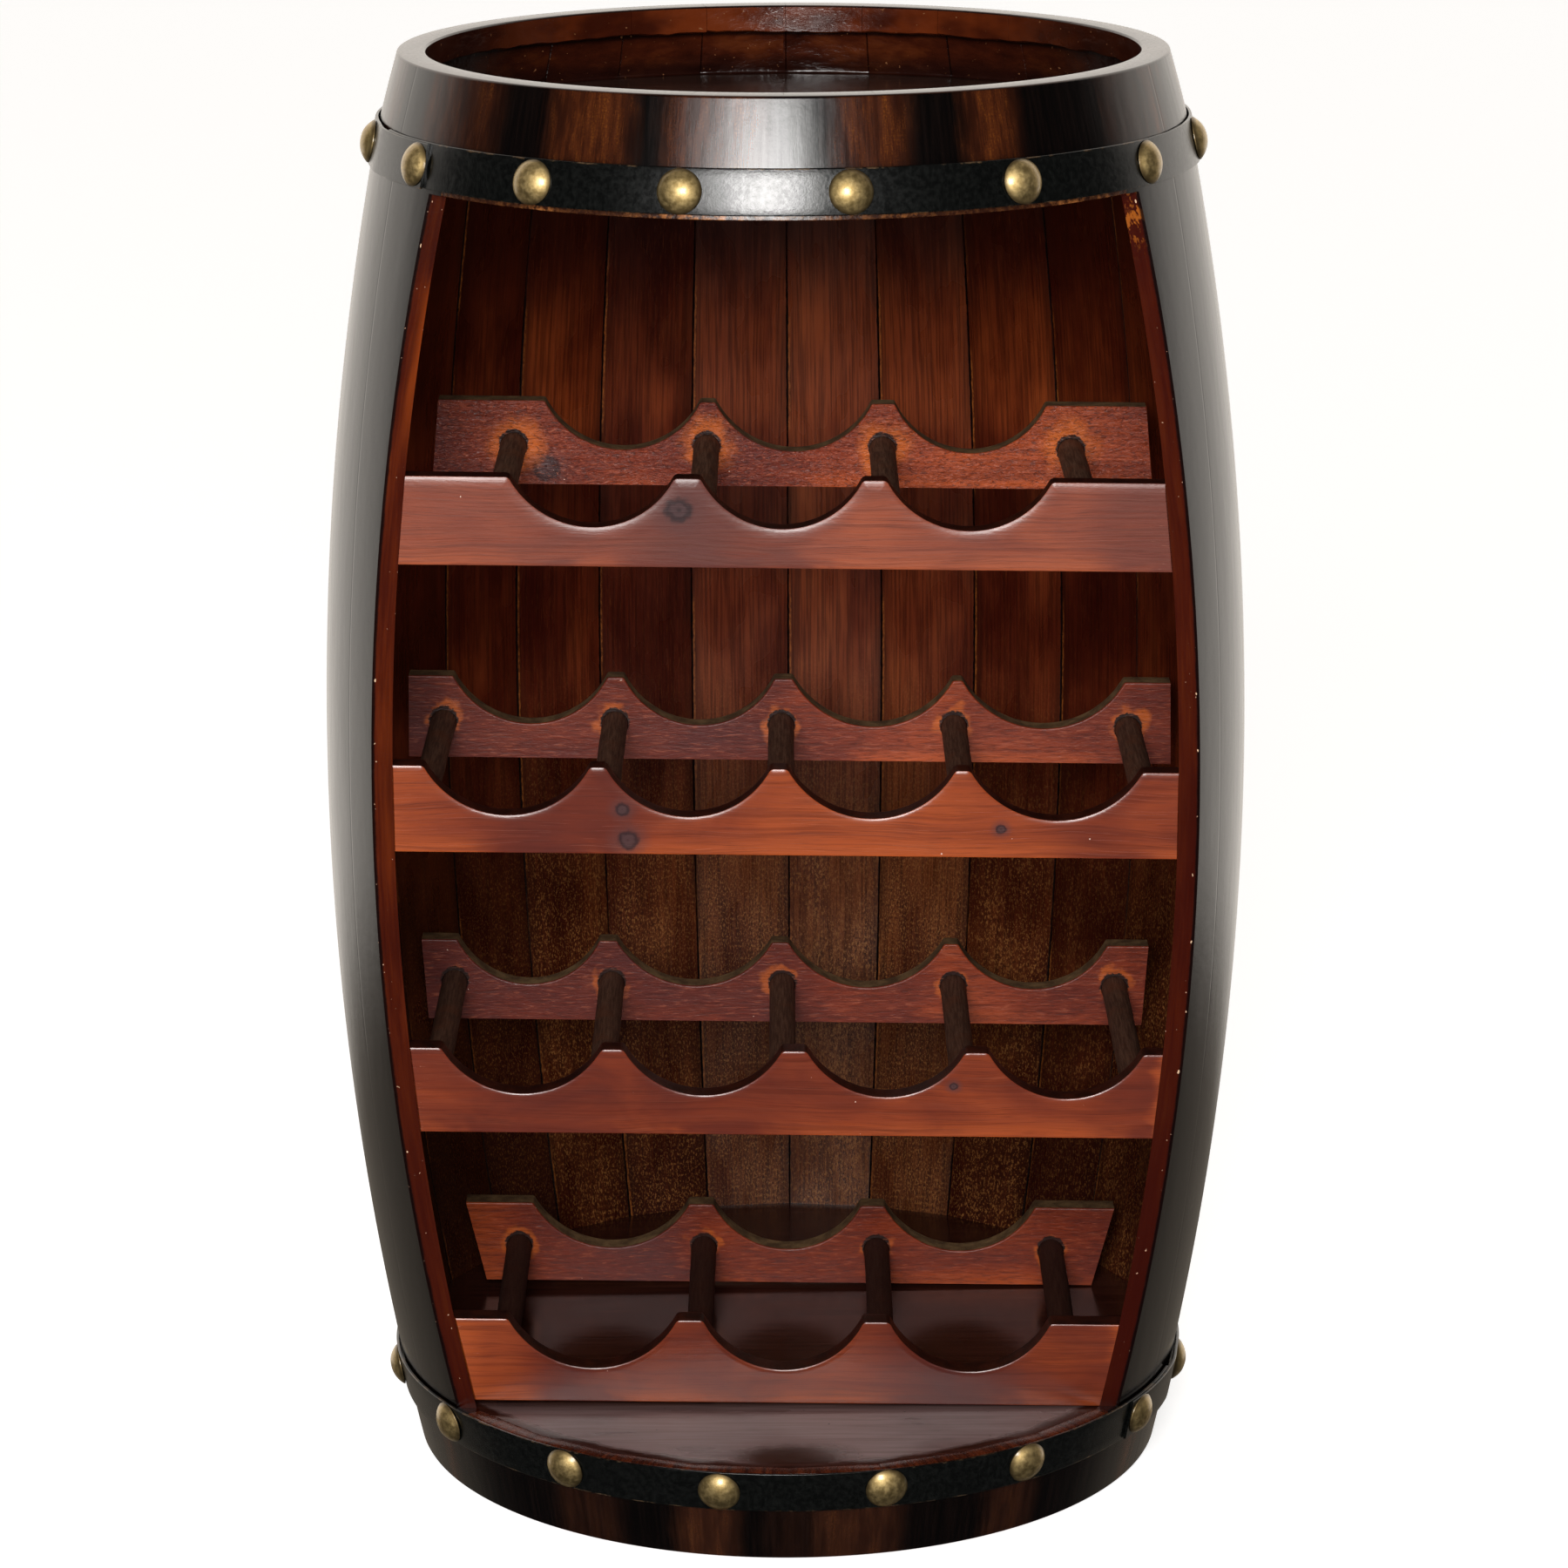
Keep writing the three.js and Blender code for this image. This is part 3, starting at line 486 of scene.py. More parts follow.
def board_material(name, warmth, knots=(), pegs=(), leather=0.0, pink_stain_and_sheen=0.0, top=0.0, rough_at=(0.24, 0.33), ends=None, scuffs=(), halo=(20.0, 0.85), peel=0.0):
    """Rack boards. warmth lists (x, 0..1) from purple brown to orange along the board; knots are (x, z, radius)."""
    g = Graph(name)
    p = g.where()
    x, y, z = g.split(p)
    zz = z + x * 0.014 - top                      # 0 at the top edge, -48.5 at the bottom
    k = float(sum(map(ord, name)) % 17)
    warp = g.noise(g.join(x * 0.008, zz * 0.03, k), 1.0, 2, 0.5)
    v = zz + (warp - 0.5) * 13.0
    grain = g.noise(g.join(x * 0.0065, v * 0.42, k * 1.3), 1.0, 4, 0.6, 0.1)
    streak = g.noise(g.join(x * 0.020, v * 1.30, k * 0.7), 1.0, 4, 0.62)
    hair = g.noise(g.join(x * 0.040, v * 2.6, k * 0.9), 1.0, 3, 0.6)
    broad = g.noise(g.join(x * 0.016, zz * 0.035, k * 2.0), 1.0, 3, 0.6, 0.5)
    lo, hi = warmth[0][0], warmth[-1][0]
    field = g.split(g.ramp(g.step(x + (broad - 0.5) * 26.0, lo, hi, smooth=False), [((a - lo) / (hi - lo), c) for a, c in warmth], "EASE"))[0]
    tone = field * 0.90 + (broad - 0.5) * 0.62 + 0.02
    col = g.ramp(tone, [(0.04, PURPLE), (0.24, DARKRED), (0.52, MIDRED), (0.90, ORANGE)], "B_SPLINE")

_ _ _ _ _

Work required – Print the listing above in full, exactly as it is.

Solved exercise –
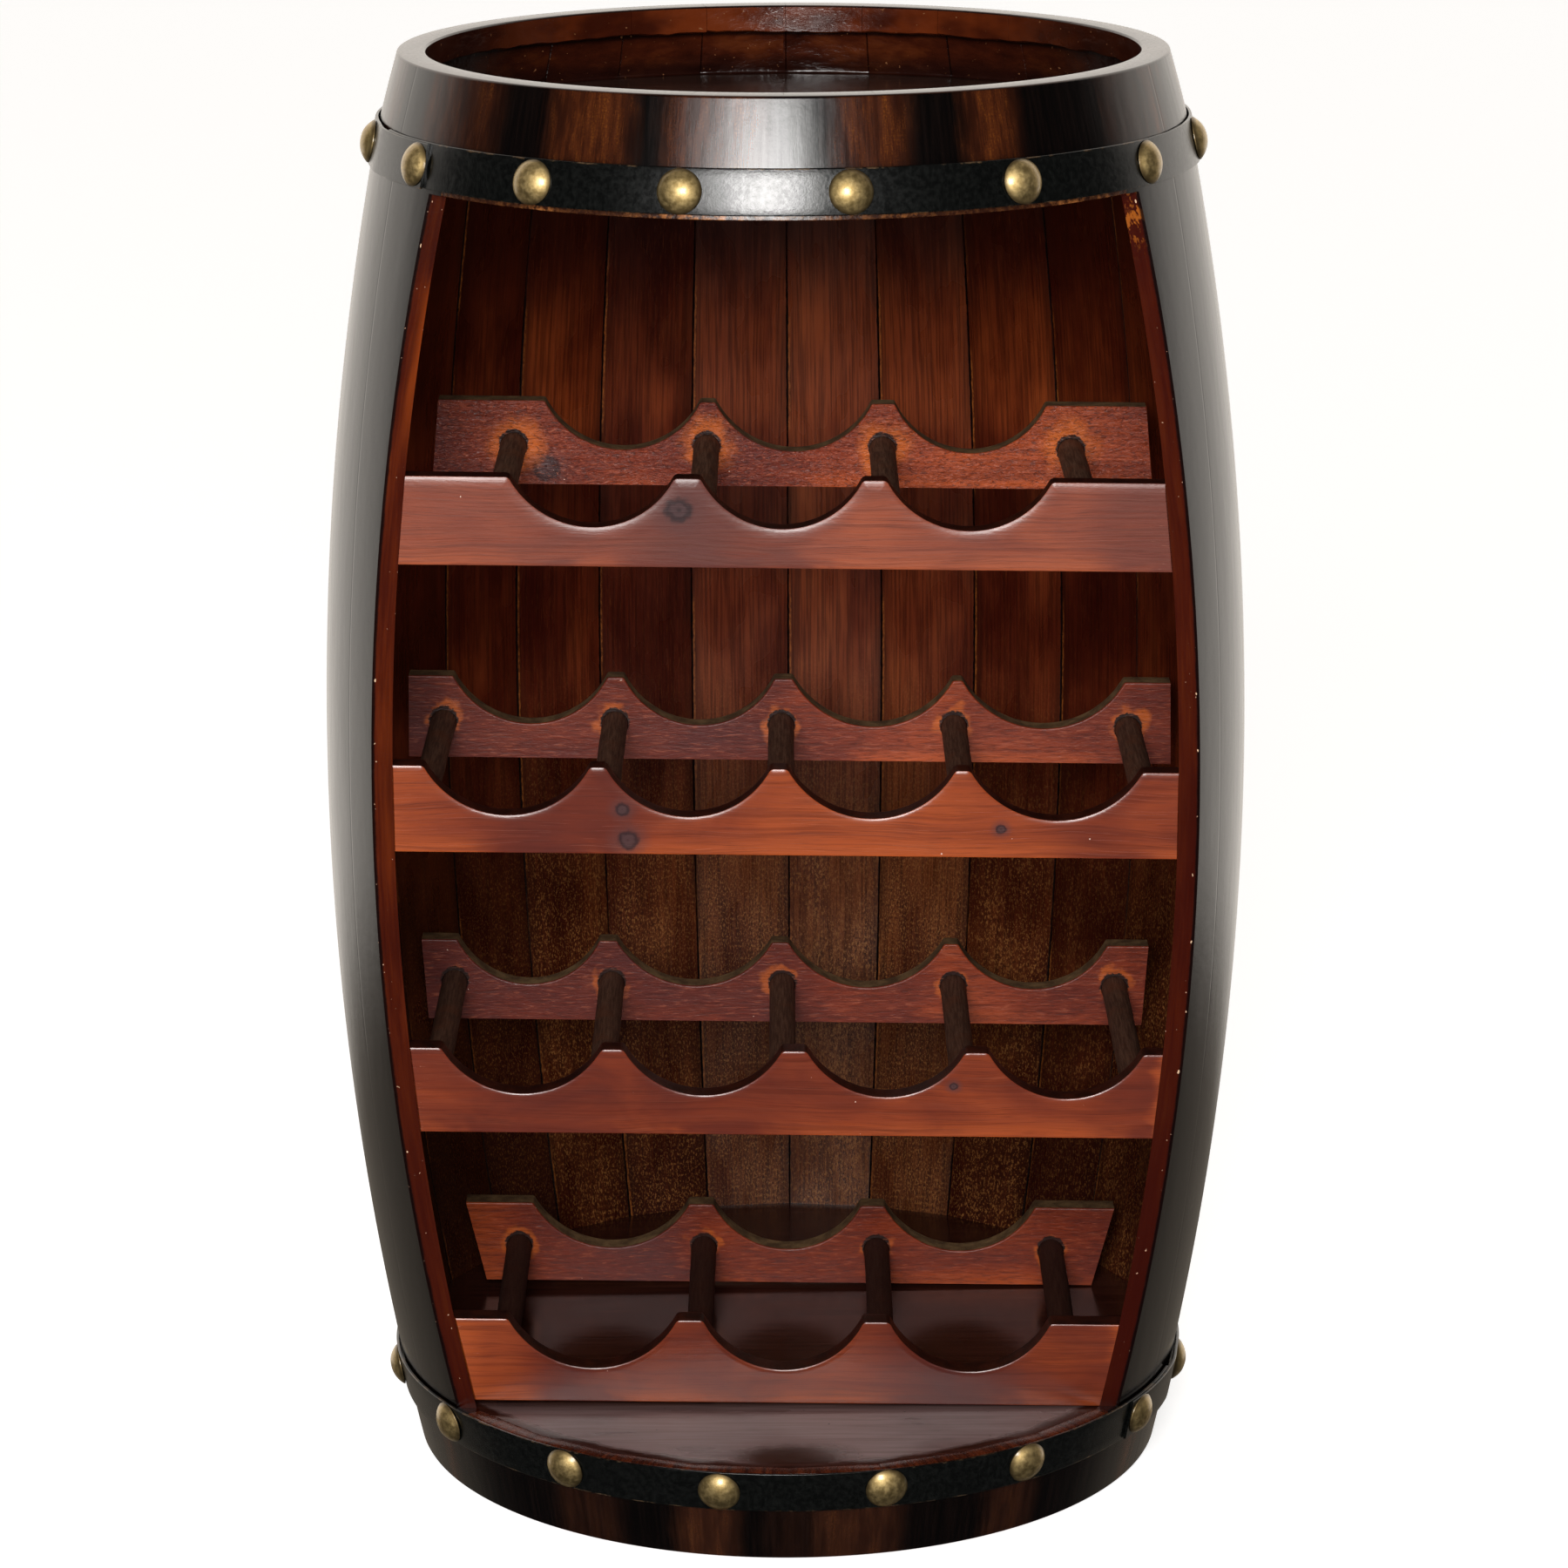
Keep writing the three.js and Blender code for this image. This is part 3, starting at line 486 of scene.py. More parts follow.
def board_material(name, warmth, knots=(), pegs=(), leather=0.0, pink_stain_and_sheen=0.0, top=0.0, rough_at=(0.24, 0.33), ends=None, scuffs=(), halo=(20.0, 0.85), peel=0.0):
    """Rack boards. warmth lists (x, 0..1) from purple brown to orange along the board; knots are (x, z, radius)."""
    g = Graph(name)
    p = g.where()
    x, y, z = g.split(p)
    zz = z + x * 0.014 - top                      # 0 at the top edge, -48.5 at the bottom
    k = float(sum(map(ord, name)) % 17)
    warp = g.noise(g.join(x * 0.008, zz * 0.03, k), 1.0, 2, 0.5)
    v = zz + (warp - 0.5) * 13.0
    grain = g.noise(g.join(x * 0.0065, v * 0.42, k * 1.3), 1.0, 4, 0.6, 0.1)
    streak = g.noise(g.join(x * 0.020, v * 1.30, k * 0.7), 1.0, 4, 0.62)
    hair = g.noise(g.join(x * 0.040, v * 2.6, k * 0.9), 1.0, 3, 0.6)
    broad = g.noise(g.join(x * 0.016, zz * 0.035, k * 2.0), 1.0, 3, 0.6, 0.5)
    lo, hi = warmth[0][0], warmth[-1][0]
    field = g.split(g.ramp(g.step(x + (broad - 0.5) * 26.0, lo, hi, smooth=False), [((a - lo) / (hi - lo), c) for a, c in warmth], "EASE"))[0]
    tone = field * 0.90 + (broad - 0.5) * 0.62 + 0.02
    col = g.ramp(tone, [(0.04, PURPLE), (0.24, DARKRED), (0.52, MIDRED), (0.90, ORANGE)], "B_SPLINE")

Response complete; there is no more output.